▶ DIRECTIVE:
Wherever the string "link" appears in the listing, copy that line.

──────── DATASET CONTENT

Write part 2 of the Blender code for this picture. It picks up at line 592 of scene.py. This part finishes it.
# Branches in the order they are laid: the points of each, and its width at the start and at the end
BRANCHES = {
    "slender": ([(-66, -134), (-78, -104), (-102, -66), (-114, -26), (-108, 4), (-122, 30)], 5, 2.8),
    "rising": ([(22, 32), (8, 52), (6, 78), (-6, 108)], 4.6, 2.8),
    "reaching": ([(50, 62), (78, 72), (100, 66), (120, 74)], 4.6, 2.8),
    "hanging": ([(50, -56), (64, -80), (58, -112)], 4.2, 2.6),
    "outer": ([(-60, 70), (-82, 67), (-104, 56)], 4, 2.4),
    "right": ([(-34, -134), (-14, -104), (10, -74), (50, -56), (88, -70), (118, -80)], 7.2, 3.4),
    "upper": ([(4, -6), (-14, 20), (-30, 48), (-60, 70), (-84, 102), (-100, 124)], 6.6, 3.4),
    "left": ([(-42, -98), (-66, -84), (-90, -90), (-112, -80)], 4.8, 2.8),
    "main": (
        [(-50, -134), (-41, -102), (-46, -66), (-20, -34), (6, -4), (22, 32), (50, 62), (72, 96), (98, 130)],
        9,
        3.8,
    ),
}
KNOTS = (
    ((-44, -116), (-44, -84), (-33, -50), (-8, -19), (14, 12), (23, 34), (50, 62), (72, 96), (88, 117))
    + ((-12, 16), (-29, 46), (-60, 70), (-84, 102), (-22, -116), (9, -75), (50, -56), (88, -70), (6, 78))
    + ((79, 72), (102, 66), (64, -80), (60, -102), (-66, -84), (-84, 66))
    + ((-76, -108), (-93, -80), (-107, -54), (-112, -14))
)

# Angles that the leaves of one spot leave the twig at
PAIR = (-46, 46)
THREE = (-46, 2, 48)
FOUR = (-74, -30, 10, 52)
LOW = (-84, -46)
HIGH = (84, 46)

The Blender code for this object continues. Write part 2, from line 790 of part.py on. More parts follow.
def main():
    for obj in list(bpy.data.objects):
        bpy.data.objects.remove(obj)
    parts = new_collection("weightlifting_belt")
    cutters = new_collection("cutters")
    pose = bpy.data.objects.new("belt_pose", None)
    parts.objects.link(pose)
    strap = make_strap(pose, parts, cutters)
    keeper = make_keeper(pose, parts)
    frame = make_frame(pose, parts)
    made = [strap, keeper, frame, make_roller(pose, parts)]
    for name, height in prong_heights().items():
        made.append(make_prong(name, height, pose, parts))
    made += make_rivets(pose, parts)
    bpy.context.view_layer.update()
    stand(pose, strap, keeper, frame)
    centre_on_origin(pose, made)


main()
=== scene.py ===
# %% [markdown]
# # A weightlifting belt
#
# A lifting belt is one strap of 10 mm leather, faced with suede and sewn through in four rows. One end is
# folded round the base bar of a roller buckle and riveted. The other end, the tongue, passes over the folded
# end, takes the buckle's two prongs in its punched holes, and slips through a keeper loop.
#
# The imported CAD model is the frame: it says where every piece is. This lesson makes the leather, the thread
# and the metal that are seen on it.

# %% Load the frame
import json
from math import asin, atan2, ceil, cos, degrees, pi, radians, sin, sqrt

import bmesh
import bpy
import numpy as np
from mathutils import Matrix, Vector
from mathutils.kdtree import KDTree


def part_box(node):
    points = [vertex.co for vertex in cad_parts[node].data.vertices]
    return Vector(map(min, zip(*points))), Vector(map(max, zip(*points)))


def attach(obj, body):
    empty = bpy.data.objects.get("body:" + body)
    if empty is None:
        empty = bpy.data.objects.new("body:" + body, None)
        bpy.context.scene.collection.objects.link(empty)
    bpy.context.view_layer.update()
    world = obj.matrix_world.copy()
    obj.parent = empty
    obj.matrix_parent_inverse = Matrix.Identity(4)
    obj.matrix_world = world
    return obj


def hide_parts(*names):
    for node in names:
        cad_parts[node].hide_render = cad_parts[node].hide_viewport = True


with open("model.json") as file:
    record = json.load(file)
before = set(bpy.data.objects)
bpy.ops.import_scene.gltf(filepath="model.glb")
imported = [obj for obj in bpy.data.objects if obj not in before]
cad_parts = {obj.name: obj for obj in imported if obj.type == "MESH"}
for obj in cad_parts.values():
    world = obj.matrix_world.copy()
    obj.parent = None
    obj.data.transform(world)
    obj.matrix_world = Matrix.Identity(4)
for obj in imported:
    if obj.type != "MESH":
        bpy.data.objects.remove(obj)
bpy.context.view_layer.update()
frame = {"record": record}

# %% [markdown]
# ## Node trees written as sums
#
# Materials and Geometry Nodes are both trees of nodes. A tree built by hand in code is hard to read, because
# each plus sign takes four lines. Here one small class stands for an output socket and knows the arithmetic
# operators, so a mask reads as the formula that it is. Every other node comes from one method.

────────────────

▶ RESULT:
    parts.objects.link(pose)
        bpy.context.scene.collection.objects.link(empty)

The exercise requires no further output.